# Vest and Wading boots



## sharkinaggie (Jan 21, 2008)

I am in the market for a new fly fishing vest and some new wading boots.

I am looking for something similar to an Allen Big Horn Vest.

http://byallen.com/product/big-horn-vest/

As far as wading boots go....I don't mind spending money on something that will last but I also don't need to latest and greatest.

What say you 2cool? Any recommendations would be greatly appreciated.

-SA


----------



## Meadowlark (Jul 19, 2008)

I don't use vests myself anymore...but that looks like a good one. 

Wading boots...the best, most functional, longest lasting I've found are the Sims Boa. I've had mine for about 12 years now...and at first was concerned about the wire lacing system holding up to some of the places I put them in, but they've proven to be durable. Most importantly they are easy to get on and off and very comfortable to wear all day....a significant factor as we age. 

An added bonus is the wire won't freeze up on you...not very important on Texas coast, but absolutely critical in places like Kodiak island in the fall steelheading.

By the way, avoid any felt soles boots...many places have banned them including Alaska because of concerns over spreading parasites.


----------



## sharkinaggie (Jan 21, 2008)

Meadowlark said:


> I don't use vests myself anymore...but that looks like a good one.
> 
> Wading boots...the best, most functional, longest lasting I've found are the Sims Boa. I've had mine for about 12 years now...and at first was concerned about the wire lacing system holding up to some of the places I put them in, but they've proven to be durable. Most importantly they are easy to get on and off and very comfortable to wear all day....a significant factor as we age.
> 
> ...


Simms is on my short list for sure.

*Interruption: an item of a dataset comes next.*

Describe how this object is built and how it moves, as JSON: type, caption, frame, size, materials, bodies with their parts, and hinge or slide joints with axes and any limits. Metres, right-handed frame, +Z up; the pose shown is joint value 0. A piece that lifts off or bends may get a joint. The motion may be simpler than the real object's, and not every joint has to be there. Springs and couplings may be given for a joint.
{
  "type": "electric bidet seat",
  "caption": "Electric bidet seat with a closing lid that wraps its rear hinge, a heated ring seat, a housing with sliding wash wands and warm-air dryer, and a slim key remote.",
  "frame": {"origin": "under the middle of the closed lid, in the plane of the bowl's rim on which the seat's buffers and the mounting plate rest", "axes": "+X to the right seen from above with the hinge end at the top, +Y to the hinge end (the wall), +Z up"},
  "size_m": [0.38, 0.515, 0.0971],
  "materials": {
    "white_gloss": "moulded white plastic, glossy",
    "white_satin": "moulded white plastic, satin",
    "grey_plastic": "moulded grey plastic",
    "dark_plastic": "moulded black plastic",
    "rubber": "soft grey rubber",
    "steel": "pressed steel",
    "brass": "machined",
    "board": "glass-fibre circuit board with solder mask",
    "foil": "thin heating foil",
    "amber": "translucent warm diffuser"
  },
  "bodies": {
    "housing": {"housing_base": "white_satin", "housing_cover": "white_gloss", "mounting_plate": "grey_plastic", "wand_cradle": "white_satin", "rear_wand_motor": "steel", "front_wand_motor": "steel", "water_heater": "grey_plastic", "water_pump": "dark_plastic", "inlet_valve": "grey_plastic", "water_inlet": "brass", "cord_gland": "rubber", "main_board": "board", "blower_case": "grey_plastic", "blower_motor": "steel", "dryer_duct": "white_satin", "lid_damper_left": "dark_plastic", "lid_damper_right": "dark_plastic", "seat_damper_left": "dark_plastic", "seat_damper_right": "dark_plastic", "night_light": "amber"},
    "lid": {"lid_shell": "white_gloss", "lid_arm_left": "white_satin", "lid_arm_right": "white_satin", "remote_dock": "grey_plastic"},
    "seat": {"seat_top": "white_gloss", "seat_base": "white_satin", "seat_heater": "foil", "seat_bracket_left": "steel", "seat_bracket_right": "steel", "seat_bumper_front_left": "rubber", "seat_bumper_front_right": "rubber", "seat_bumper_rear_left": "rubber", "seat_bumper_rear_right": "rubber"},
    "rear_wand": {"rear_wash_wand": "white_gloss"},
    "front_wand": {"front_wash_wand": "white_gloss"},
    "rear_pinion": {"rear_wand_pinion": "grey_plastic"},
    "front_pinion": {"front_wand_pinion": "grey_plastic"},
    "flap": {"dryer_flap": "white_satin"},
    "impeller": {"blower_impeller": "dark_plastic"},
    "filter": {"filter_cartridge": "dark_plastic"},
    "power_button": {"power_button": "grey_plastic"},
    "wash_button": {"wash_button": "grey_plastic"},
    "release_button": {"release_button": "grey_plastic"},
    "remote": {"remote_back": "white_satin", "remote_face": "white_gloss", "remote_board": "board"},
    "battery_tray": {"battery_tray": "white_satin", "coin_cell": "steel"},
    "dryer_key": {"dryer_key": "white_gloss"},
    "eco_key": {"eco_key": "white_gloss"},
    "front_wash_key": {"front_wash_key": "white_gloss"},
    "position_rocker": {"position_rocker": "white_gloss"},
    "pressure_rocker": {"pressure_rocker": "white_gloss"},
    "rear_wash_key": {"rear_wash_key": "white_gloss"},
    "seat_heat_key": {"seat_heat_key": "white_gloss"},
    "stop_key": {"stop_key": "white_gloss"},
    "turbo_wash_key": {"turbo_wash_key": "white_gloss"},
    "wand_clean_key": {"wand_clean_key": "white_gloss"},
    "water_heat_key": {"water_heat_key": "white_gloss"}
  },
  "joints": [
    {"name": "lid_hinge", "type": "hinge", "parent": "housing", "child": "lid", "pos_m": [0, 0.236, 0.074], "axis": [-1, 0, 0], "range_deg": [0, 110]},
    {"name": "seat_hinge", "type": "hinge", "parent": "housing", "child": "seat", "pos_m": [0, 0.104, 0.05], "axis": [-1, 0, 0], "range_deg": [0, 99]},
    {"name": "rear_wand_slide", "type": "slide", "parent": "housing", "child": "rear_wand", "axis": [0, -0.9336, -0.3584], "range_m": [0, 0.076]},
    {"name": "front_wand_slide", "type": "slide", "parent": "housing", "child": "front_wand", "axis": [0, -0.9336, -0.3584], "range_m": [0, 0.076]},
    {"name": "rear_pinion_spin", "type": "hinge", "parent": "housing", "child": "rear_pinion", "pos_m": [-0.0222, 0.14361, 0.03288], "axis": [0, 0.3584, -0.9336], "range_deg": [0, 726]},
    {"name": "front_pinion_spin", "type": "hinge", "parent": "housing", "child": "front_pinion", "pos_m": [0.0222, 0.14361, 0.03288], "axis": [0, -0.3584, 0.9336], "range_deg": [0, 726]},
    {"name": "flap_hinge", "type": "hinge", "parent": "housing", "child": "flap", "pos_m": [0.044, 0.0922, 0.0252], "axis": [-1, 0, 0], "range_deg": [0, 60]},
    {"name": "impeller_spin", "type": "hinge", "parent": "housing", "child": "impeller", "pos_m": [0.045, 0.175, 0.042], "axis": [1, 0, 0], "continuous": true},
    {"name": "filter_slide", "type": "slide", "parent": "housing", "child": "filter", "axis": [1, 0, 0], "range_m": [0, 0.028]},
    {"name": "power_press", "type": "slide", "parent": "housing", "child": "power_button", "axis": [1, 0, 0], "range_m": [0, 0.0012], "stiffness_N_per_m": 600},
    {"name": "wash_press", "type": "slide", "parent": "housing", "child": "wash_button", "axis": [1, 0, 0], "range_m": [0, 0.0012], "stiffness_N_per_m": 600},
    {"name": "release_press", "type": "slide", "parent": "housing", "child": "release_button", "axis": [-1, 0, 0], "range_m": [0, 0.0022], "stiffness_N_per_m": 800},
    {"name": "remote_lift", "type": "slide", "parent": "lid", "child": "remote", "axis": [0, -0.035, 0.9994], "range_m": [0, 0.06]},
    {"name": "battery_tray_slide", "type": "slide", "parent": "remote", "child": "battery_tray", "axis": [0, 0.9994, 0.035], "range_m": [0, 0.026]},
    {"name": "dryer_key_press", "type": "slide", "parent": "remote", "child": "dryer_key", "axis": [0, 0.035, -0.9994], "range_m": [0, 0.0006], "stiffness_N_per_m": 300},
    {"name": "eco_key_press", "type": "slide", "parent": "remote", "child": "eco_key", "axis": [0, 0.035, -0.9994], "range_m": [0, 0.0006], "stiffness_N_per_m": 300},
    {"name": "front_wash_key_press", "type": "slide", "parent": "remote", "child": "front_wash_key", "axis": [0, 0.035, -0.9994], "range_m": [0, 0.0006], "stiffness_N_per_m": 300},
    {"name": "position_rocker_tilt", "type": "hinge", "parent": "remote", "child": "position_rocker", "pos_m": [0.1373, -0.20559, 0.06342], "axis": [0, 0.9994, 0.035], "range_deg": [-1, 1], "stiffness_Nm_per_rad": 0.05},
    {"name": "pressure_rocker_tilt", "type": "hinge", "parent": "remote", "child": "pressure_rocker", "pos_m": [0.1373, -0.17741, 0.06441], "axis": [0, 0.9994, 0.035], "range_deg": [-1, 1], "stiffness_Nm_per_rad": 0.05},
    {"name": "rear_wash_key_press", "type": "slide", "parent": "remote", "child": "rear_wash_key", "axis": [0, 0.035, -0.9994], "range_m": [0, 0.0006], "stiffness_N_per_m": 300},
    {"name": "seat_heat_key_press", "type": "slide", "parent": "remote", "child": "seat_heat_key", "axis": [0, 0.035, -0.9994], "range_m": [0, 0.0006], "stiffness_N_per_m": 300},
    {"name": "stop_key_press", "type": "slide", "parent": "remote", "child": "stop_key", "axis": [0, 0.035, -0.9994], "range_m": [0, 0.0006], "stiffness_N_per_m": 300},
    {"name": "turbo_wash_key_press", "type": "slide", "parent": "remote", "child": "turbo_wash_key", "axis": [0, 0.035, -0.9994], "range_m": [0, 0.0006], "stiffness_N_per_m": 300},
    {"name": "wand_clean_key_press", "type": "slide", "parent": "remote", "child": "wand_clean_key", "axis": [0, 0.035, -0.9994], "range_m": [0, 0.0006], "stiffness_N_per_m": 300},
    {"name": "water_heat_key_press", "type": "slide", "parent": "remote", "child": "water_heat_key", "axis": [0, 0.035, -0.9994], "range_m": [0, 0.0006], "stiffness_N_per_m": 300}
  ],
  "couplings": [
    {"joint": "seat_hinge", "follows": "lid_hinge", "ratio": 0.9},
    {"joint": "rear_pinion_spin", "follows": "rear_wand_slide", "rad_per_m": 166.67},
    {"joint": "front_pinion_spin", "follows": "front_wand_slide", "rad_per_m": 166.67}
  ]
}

I need to get over and try a pair on so I can figure out what my size is...I am guessing that with my waders, it is probably around a 14 or 15.

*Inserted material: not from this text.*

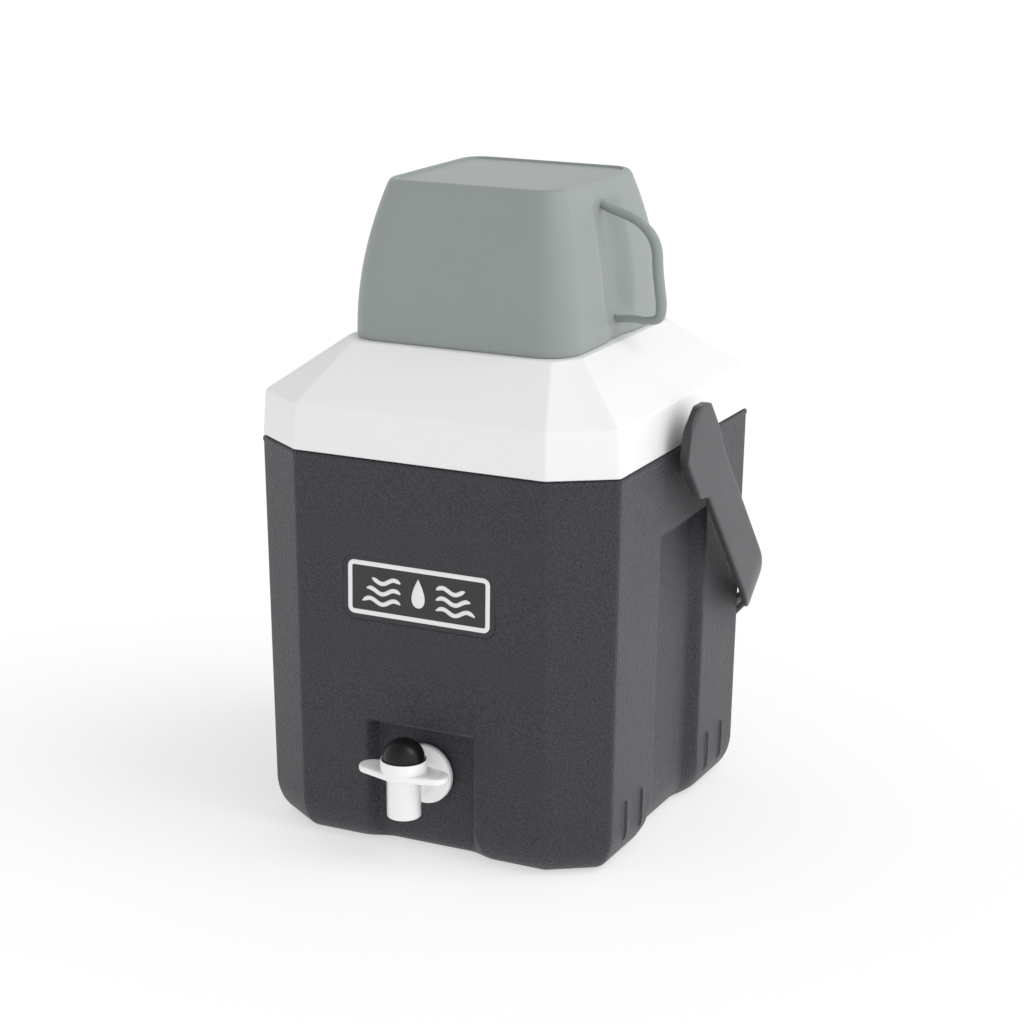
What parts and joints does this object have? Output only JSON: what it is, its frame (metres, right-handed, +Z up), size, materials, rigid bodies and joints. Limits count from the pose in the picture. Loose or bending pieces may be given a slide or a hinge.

I had no idea about the felt soles, thanks for the heads up on that one.

-SA


----------



## Meadowlark (Jul 19, 2008)

Yep, for sure try them on with waders on. The Boas seem to come larger than normal sizes. 

LOL, didn't notice your age when I commented on that factor so ease of use is probably not a factor to you...but believe me some day, it will. 

You can get the cleats also for them and I've intended to do that but never got around to it.


----------



## Worm Drowner (Sep 9, 2010)

For grip, some of the Patagonia boots have aluminum bars in lieu of studs, which supposedly gives a better grip on slippery rocks. Personally, I've used Orvis boots & vests for years with no problems.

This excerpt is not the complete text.